Now, a year on, and an office has been set up for the four team members to call home alongside Kirkbeck. There, they are not only servicing US clients, they are working with New Zealand brands looking to put a footprint in the US market.
The team of strategists and contractors on the ground in the US understand the market, one of those being Kiwi Bridie Picot. Daughter of Pic Picot (founder of Pic’s Peanut Butter) and advertising strategist who most recently worked at Mother New York, she knows New York as well as Augusto’s values.
When asked if there are any lessons local brands or agencies can learn from those in the US, Kirkbeck says it’s quite the opposite as it’s more “dog eat dog” here. Those US brands could learn from this market.
The bigger budgets at play in the US cushion the industry from the changes so disruption is happening more slowly. Meanwhile, in New Zealand, the smaller budgets and markets provide little shelter.
And it’s not just the US its seeing as a place to compare to. Augusto has representatives in Hong Kong, is doing work in Australia for Adidas Australia and Adidas Singapore, as well as work in the UK.

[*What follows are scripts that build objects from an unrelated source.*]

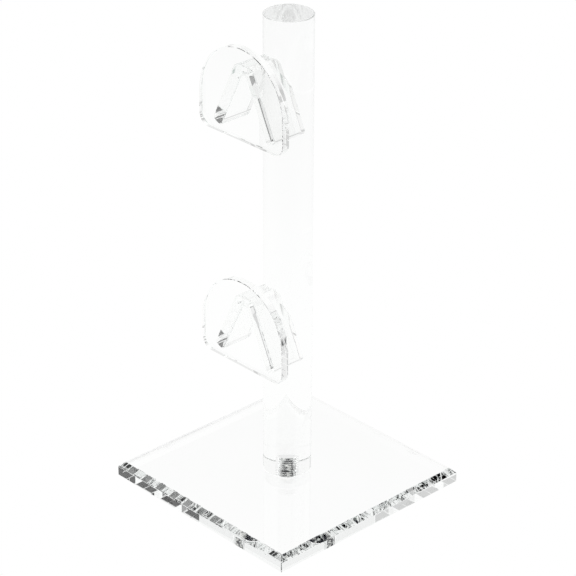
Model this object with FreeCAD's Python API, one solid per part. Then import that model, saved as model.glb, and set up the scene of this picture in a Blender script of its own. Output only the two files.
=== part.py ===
import FreeCAD, Part
import math
import os

# Two-tier eyeglasses display stand in clear acrylic. Millimetres, +Z up.
# Origin: centre of the base's underside. The front plates face -Y.

# Base plate: a square sheet with a 45 degree bevel along its top edges.
BASE_SIDE = 100.0
BASE_THICK = 6.4
BASE_BEVEL = 2.3

# Post: a solid rod that stands on the middle of the base.
POST_DIA = 20.0
POST_LENGTH = 200.0
POST_EDGE = 0.3

# Countersunk M6 screw that holds the post from below, and its holes.
SCREW_DIA = 5.9
SCREW_LENGTH = 12.0
SCREW_HEAD_DIA = 12.0
SCREW_RECESS = 0.3
SCREW_POINT = 0.8
SOCKET_SIDES = 6
SOCKET_ACROSS_FLATS = 4.0
SOCKET_DEPTH = 2.4
CLEARANCE_HOLE_DIA = 6.6
TAPPED_HOLE_DIA = 6.0
TAPPED_HOLE_DEPTH = 6.2

# Front plate: an upright D that keeps the glasses from sliding off the front.
PLATE_WIDTH = 47.2
PLATE_HEIGHT = 37.6
PLATE_THICK = 3.5
PLATE_CORNER = 5.0
PLATE_TO_POST = 11.7

# Saddle: a strip folded to an upturned V that carries the bridge of the glasses.
# Heights are above the front plate's lower edge; FOOT_X and FOOT_Z are the sharp outer corner.
STRIP_THICK = 5.3
LEG_ANGLE = 25.7
FOOT_X = 17.79
FOOT_Z = 3.7
FOOT_RADIUS = 1.8
CREST_Z = 30.2
CREST_RADIUS = 4.0
FOLD_RADIUS = 1.55

# Rear edge of the saddle: the legs run on past the post's sides, the crest butts against it.
LEG_REAR_Y = -7.3
CREST_REAR_Y = -9.4
NOTCH_LOW_Z = 19.5
NOTCH_HIGH_Z = 24.5

# Height of each front plate's lower edge above the underside of the base.
UPPER_HOLDER_Z = 160.9
LOWER_HOLDER_Z = 62.7

# Worked out from the sizes above.
POST_RADIUS = POST_DIA / 2
POST_TOP_Z = BASE_THICK + POST_LENGTH
PLATE_BACK_Y = -POST_RADIUS - PLATE_TO_POST
PLATE_FRONT_Y = PLATE_BACK_Y - PLATE_THICK
SCREW_HEAD_RADIUS = SCREW_HEAD_DIA / 2
UP = FreeCAD.Vector(0, 0, 1)
CUT_MARGIN = 1.0
SAME_POINT = 1e-6


def rounded_wire(corners, y):
    """Closed wire at depth y through (x, z, radius) corners, each blended by a tangent arc."""
    points = [FreeCAD.Vector(x, y, z) for x, z, radius in corners]
    blends = []
    for index, (x, z, radius) in enumerate(corners):
        point = points[index]
        back = (points[index - 1] - point).normalize()
        ahead = (points[(index + 1) % len(points)] - point).normalize()
        half_angle = back.getAngle(ahead) / 2
        inward = (back + ahead).normalize()
        reach = radius / math.tan(half_angle)
        middle = point + inward * (radius / math.sin(half_angle) - radius)
        blends.append((point + back * reach, middle, point + ahead * reach))
    edges = []
    for index, (start, middle, end) in enumerate(blends):
        if corners[index][2] > 0:
            edges.append(Part.Arc(start, middle, end).toShape())
        next_start = blends[(index + 1) % len(blends)][0]
        if not next_start.isEqual(end, SAME_POINT):
            edges.append(Part.LineSegment(end, next_start).toShape())
    return Part.Wire(edges)


def countersink(top_radius, z_low):
    """Solid 90 degree cone that narrows upwards from top_radius at z_low to the screw's shank."""
    shank_radius = SCREW_DIA / 2
    height = top_radius - shank_radius
    return Part.makeCone(top_radius, shank_radius, height, FreeCAD.Vector(0, 0, z_low), UP)


def base_plate():
    """Bevelled square plate with a countersunk hole in the middle of its underside."""
    corner = FreeCAD.Vector(-BASE_SIDE / 2, -BASE_SIDE / 2, 0)
    plate = Part.makeBox(BASE_SIDE, BASE_SIDE, BASE_THICK, corner)
    top_edges = [edge for edge in plate.Edges if edge.BoundBox.ZMin > BASE_THICK - CUT_MARGIN]
    plate = plate.makeChamfer(BASE_BEVEL, top_edges)
    below = FreeCAD.Vector(0, 0, -CUT_MARGIN)
    through = Part.makeCylinder(CLEARANCE_HOLE_DIA / 2, BASE_THICK + 2 * CUT_MARGIN, below, UP)
    recess = Part.makeCylinder(SCREW_HEAD_RADIUS, CUT_MARGIN + SCREW_RECESS, below, UP)
    return plate.cut(through).cut(recess).cut(countersink(SCREW_HEAD_RADIUS, SCREW_RECESS))


def post():
    """Solid rod with a fine chamfer at each end and a flat-bottomed tapped hole in its foot."""
    foot = FreeCAD.Vector(0, 0, BASE_THICK)
    rod = Part.makeCylinder(POST_RADIUS, POST_LENGTH, foot, UP)
    end_edges = [edge for edge in rod.Edges if edge.BoundBox.ZLength < CUT_MARGIN]
    rod = rod.makeChamfer(POST_EDGE, end_edges)
    return rod.cut(Part.makeCylinder(TAPPED_HOLE_DIA / 2, TAPPED_HOLE_DEPTH, foot, UP))


def post_screw():
    """Countersunk machine screw with a hexagon socket, its thread as a plain shank."""
    shank_radius = SCREW_DIA / 2
    head_base = FreeCAD.Vector(0, 0, SCREW_RECESS)
    shank_length = SCREW_LENGTH - SCREW_POINT
    shank = Part.makeCylinder(shank_radius, shank_length, head_base, UP)
    point_base = head_base + UP * shank_length
    point = Part.makeCone(shank_radius, shank_radius - SCREW_POINT, SCREW_POINT, point_base, UP)
    screw = countersink(SCREW_HEAD_RADIUS, SCREW_RECESS).fuse(shank).fuse(point)
    side_angle = 2 * math.pi / SOCKET_SIDES
    circumradius = SOCKET_ACROSS_FLATS / 2 / math.cos(side_angle / 2)
    angles = [side_angle * step for step in range(SOCKET_SIDES + 1)]
    hexagon = [FreeCAD.Vector(circumradius * math.cos(a), circumradius * math.sin(a), 0) for a in angles]
    socket = Part.Face(Part.makePolygon(hexagon)).extrude(UP * (SCREW_RECESS + SOCKET_DEPTH))
    return screw.cut(socket).removeSplitter()


def front_plate(holder_z):
    """Upright D plate whose lower edge is at holder_z."""
    half = PLATE_WIDTH / 2
    top = holder_z + PLATE_HEIGHT
    corners = [
        (-half, holder_z, PLATE_CORNER),
        (half, holder_z, PLATE_CORNER),
        (half, top, half),
        (-half, top, half),
    ]
    outline = rounded_wire(corners, PLATE_FRONT_Y)
    return Part.Face(outline).extrude(FreeCAD.Vector(0, PLATE_THICK, 0))


def saddle(holder_z):
    """Folded strip from the front plate to the post, notched and coped where the post stands."""
    angle = math.radians(LEG_ANGLE)
    foot_z = holder_z + FOOT_Z
    crest_z = holder_z + CREST_Z
    shoulder_x = FOOT_X - CREST_Z * math.tan(angle) + FOOT_Z * math.tan(angle)
    inner_foot_x = FOOT_X - STRIP_THICK * math.cos(angle)
    inner_foot_z = foot_z - STRIP_THICK * math.sin(angle)
    fold_z = inner_foot_z + inner_foot_x / math.tan(angle)
    corners = [
        (FOOT_X, foot_z, FOOT_RADIUS),
        (shoulder_x, crest_z, CREST_RADIUS),
        (-shoulder_x, crest_z, CREST_RADIUS),
        (-FOOT_X, foot_z, FOOT_RADIUS),
        (-inner_foot_x, inner_foot_z, FOOT_RADIUS),
        (0, fold_z, FOLD_RADIUS),
        (inner_foot_x, inner_foot_z, FOOT_RADIUS),
    ]
    outline = rounded_wire(corners, PLATE_BACK_Y)
    strip = Part.Face(outline).extrude(FreeCAD.Vector(0, LEG_REAR_Y - PLATE_BACK_Y, 0))
    return strip.cut(rear_notch(holder_z)).cut(post_space())


def rear_notch(holder_z):
    """Block taken out of the saddle's rear edge so that the crest stops at the post."""
    above = holder_z + CREST_Z + CUT_MARGIN
    behind = LEG_REAR_Y + CUT_MARGIN
    outline = [
        (CREST_REAR_Y, above),
        (CREST_REAR_Y, holder_z + NOTCH_HIGH_Z),
        (LEG_REAR_Y, holder_z + NOTCH_LOW_Z),
        (behind, holder_z + NOTCH_LOW_Z),
        (behind, above),
        (CREST_REAR_Y, above),
    ]
    points = [FreeCAD.Vector(-FOOT_X, y, z) for y, z in outline]
    return Part.Face(Part.makePolygon(points)).extrude(FreeCAD.Vector(2 * FOOT_X, 0, 0))


def post_space():
    """Cylinder that the post fills, for coping whatever meets the post."""
    return Part.makeCylinder(POST_RADIUS, POST_TOP_Z, FreeCAD.Vector(0, 0, 0), UP)


def build():
    """Every sub-part's solid by node name."""
    shapes = {"base_plate": base_plate(), "post": post(), "post_screw": post_screw()}
    for tier, holder_z in (("upper", UPPER_HOLDER_Z), ("lower", LOWER_HOLDER_Z)):
        shapes[tier + "_front_plate"] = front_plate(holder_z)
        shapes[tier + "_saddle"] = saddle(holder_z)
    return shapes


def write_parts(shapes):
    """Write one STEP file per node and print its size and volume."""
    os.makedirs("parts", exist_ok=True)
    for node, shape in shapes.items():
        solids = shape.Solids
        if len(solids) != 1 or not shape.isValid():
            raise ValueError(node + " is not one valid solid")
        solids[0].exportStep("parts/" + node + ".step")
        box = shape.BoundBox
        low = [round(value, 2) for value in (box.XMin, box.YMin, box.ZMin)]
        high = [round(value, 2) for value in (box.XMax, box.YMax, box.ZMax)]
        print(node, low, high, "volume", round(shape.Volume, 1))


write_parts(build())
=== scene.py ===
"""Looks of a two-tier eyeglasses display stand in clear acrylic, built round its CAD frame.

Everything is in metres in the CAD model's frame: +Z up, front plates facing -Y.
"""

import logging
import math
from dataclasses import dataclass, field
from enum import Enum
from typing import Sequence

import bmesh
import bpy
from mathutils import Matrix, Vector


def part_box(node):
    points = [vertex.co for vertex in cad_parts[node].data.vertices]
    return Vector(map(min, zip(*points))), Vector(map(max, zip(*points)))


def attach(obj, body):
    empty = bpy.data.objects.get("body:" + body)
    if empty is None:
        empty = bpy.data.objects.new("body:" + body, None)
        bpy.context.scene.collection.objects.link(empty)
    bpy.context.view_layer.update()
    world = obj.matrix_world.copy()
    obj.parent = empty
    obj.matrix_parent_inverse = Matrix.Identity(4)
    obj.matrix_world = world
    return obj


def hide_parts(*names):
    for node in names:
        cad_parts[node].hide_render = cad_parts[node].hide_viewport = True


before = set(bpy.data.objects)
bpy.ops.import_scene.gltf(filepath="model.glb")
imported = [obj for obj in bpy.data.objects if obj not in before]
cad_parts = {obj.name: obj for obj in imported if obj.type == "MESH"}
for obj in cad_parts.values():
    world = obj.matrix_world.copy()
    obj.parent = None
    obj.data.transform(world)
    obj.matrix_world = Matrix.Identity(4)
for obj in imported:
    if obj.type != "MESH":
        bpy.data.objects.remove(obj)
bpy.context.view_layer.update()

log = logging.getLogger("display_stand")

MM = 0.001
BODY = "root"

# Film of air between two dry pieces that touch.
AIR_GAP = 0.04 * MM
# Two points of an outline closer than this are one point.
SAME_POINT = 0.004 * MM
# Two corners of a cut mesh closer than this are welded.
WELD = 0.002 * MM
# A turn sharper than this between two faces is an edge, not a curve.
EDGE_ANGLE = math.radians(10)

Point = tuple[float, float]
Ring = list[Vector]
Colour = tuple[float, float, float, float]
Socket = bpy.types.NodeSocket
Value = float | Sequence[float] | Socket


# ---------------------------------------------------------------- finishes


@dataclass
class Wiring:
    """Short-hand for wiring up one node tree."""

    tree: bpy.types.NodeTree

    def node(self, kind: str, settings: dict[str, str] | None = None, **inputs: Value) -> bpy.types.Node:
        """Add a node.

        Args:
            kind: Blender's name for the node type.
            settings: attributes to set on the node.
            inputs: values or output sockets for the node's inputs; an underscore stands for a space.

        Returns:
            The new node.
        """
        node = self.tree.nodes.new(kind)
        for name, value in (settings or {}).items():
            setattr(node, name, value)
        for name, value in inputs.items():
            socket = node.inputs[name.replace("_", " ")]
            if isinstance(value, Socket):
                self.tree.links.new(value, socket)
            else:
                socket.default_value = value
        return node

    def maths(self, operation: str, *operands: float | Socket) -> Socket:
        """Add a maths node.

        Args:
            operation: Blender's name for the operation.
            operands: numbers or sockets, in the node's own order.

        Returns:
            The node's output socket.
        """
        node = self.tree.nodes.new("ShaderNodeMath")
        node.operation = operation
        for socket, value in zip(node.inputs, operands):
            if isinstance(value, Socket):
                self.tree.links.new(value, socket)
            else:
                socket.default_value = value
        return node.outputs[0]

    def blend(self, share: Socket, first: Colour, second: Colour) -> Socket:
        """Mix two colours.

        Args:
            share: socket with the second colour's share.
            first: colour at share 0.
            second: colour at share 1.

        Returns:
            The socket of the mixed colour.
        """
        mix = self.node("ShaderNodeMix", {"data_type": "RGBA"}, Factor=share)
        mix.inputs["A"].default_value = first
        mix.inputs["B"].default_value = second
        return mix.outputs["Result"]


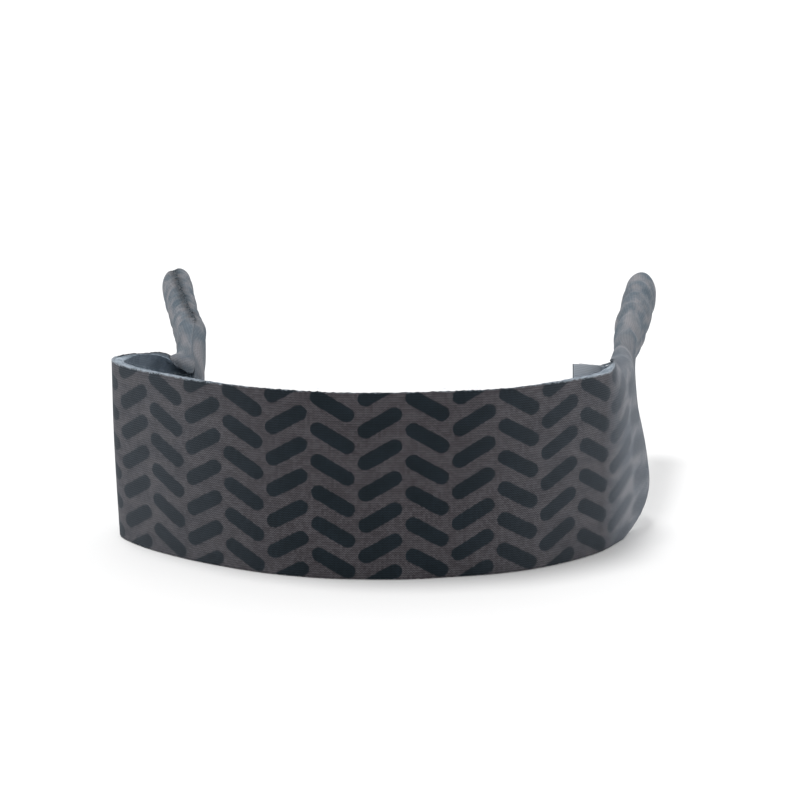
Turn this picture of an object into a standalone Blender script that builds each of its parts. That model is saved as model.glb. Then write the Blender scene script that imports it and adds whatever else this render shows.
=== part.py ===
"""Eyeglass retainer strap: a printed neoprene band with a sewn sleeve at each end.

The strap is one laminate (printed jersey, foam core, lining jersey). It is cut here at the
four places where it flexes most, so that each length can turn on a hinge.
Lengths are in millimetres in this file and are scaled to metres when meshes are made.
+Z is up, the band's convex printed side faces -Y and the sleeves run back along +Y.
"""

import math

import bpy
import numpy as np
from mathutils import Vector

MM = 0.001

# ---------------------------------------------------------------- driving dimensions
BAND_HEIGHT = 44.0          # cut width of the band, standing on its lower edge
BAND_THICKNESS = 2.9        # jersey + foam + jersey over the band
SLEEVE_THICKNESS = 1.5      # the same laminate, stretched round the sleeve
JERSEY_SHARE = 0.19         # share of the thickness that each jersey takes
PLY_GAP = 0.035             # share of the thickness left clear between two plies

SIDE_FLEX_GAP = 1.1         # clear slot at the two side flex lines
SLEEVE_FLEX_GAP = 1.8       # clear slot at the two sleeve flex lines

SLEEVE_HALF_HEIGHT = 5.3    # sleeve section, middle of the wall
SLEEVE_HALF_WIDTH = 2.95
MOUTH_HALF_HEIGHT = 5.8
MOUTH_HALF_WIDTH = 3.5
SEAM_HALF_GAP = 8.0         # degrees left open on each side of the sewn seam

THREAD_RADIUS = 0.22
THREAD_LIFT = 0.38          # clear of the faceted sleeve below it
STITCH_PITCH = 2.2
STITCH_HALF_WIDTH = 1.1

COLUMNS = 9                 # control points across the laminate

# Plan of the band between the two side folds: (x, y) of the middle of the wall.
BAND_PLAN = [
    (-64.4, 26.6),
    (-58.9, 21.6),
    (-48.8, 14.6),
    (-38.9, 9.2),
    (-29.5, 5.6),
    (-20.3, 3.1),
    (-11.3, 1.9),
    (-2.0, 1.8),
    (7.0, 2.6),
    (15.8, 4.0),
    (24.9, 6.2),
    (34.4, 10.6),
    (41.6, 15.0),
    (47.4, 20.2),
]

# Left end, from the fold to the neck. Each row runs from the lower edge to the upper edge.
LEFT_END = [
    [(-67.6, 31.8, 0.0), (-67.8, 31.8, 14.0), (-67.8, 31.8, 30.0), (-67.6, 32.0, 44.0)],
    [(-66.4, 36.8, 1.0), (-66.8, 36.8, 15.0), (-66.8, 36.6, 30.0), (-66.4, 36.4, 43.8)],
    [(-61.8, 38.4, 9.0), (-63.0, 39.2, 15.0), (-63.4, 39.4, 28.0), (-63.0, 39.0, 43.8)],
    [(-56.4, 37.6, 21.0), (-58.2, 39.8, 22.4), (-60.2, 41.2, 28.4), (-60.4, 41.4, 35.6), (-59.8, 41.0, 40.6),
     (-58.6, 39.8, 44.0)],
    [(-50.9, 38.6, 41.2), (-48.8, 39.8, 37.0), (-50.8, 41.4, 33.2), (-54.2, 42.6, 33.4), (-56.0, 42.8, 38.0),
     (-54.8, 42.0, 42.6), (-52.0, 38.9, 42.6)],
    [(-50.8, 44.0, 44.6), (-49.1, 44.6, 41.4), (-49.3, 45.4, 37.8), (-51.8, 46.2, 36.2), (-54.4, 46.6, 38.6),
     (-54.2, 46.0, 43.2), (-51.6, 44.4, 45.1)],
]

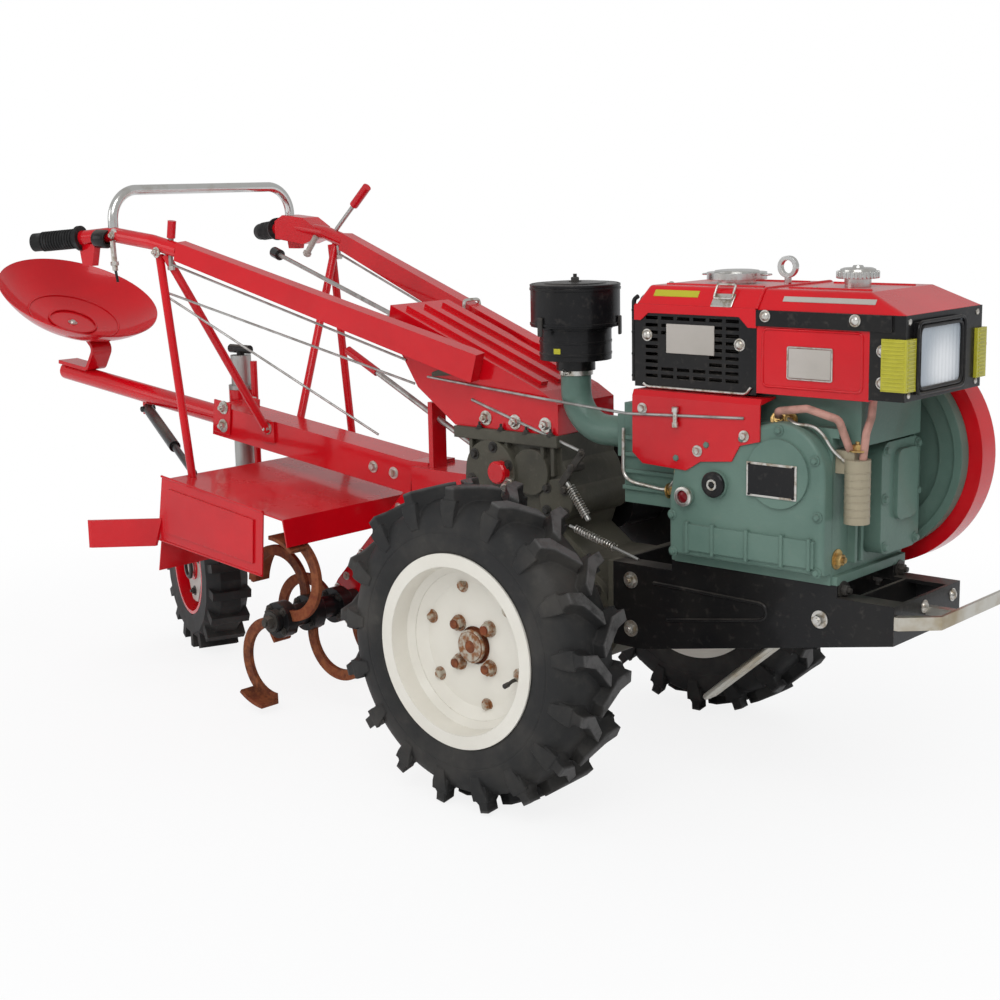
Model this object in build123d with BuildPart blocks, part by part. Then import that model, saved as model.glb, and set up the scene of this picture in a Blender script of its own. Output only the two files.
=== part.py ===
"""Walking tractor with a riding rotary tiller.

Millimetres, +X forward, +Y left, +Z up. The origin is on the ground, under the middle of the
machine's length. Every piece is drawn from the drive axle: x counts forward of the axle, z from
the ground and y from the middle plane.
"""
import math
import os

from build123d import *

os.makedirs("parts", exist_ok=True)

# ---- overall
nose_x = 734  # front face of the bumper strap
tail_x = -1828  # rear rim of the seat
axle_x = -(nose_x + tail_x) / 2  # drive axle, ahead of the origin
gap = 0.3  # between curved faces that seat on each other
run_fit = 0.06  # radial play of a shaft in its bore
sheet = 3
plate = 6

# ---- drive wheels
track = 720
tyre_r = 290
tyre_w = 136
tyre_wall = 14
carcass_r = 267
lug_count = 17
bead_in_w = 50
bead_r = 155
rim_r = 174  # over the flange
rim_t = 4
disc_t = 6
disc_inset = 57  # from the outer flange to the disc's outer face
hub_hole_r = 34
axle_r = 22
axle_flange_r = 68
axle_flange_t = 14
axle_end_r = 27
axle_end_out = 14
stud_circle_r = 50
stud_r = 8
stud_play = 1
stud_out = 18
stud_count = 4

# ---- gearbox
case_half_y = 80
case_top_z = 600
deck_t = 22
deck_rear_x = -295
deck_front_x = -36
deck_half_y = 95
final_r = 98
final_half_y = 72
tube_r = 44
tube_end_y = 302
nose_plate_x = 98
nose_plate_t = 12

# ---- chassis
rail_half_y = 115
rail_rear_x = nose_plate_x + nose_plate_t
rail_front_x = 674
rail_knee_x = 176
rail_top_z = 410
rail_low_z = 255
rail_front_low_z = 345
flange_w = 40
low_flange_w = 16
stand_x = 470
stand_z = 335
stand_pin_r = 8
stand_eye_r = 14
stand_rod_r = 6
stand_tip = (286, 177)  # x, z
stand_half_w = 22  # legs at the pin
stand_tip_half_w = 13
stand_y = -60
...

But after 10 years of crafting capabilities locally, New Zealand will always be Augusto’s engine, Kirkbeck and Walshe maintain. And while they’re understandably proud of the work they’ve done for clients and the way they’ve grown the business, the thing they’re most proud of it’s that they’re still married.
Looking long-term, they see the team outgrowing the City Works Depot home and moving into another spot, where they will rattle about once again until the team grows again. Better save space for the robots.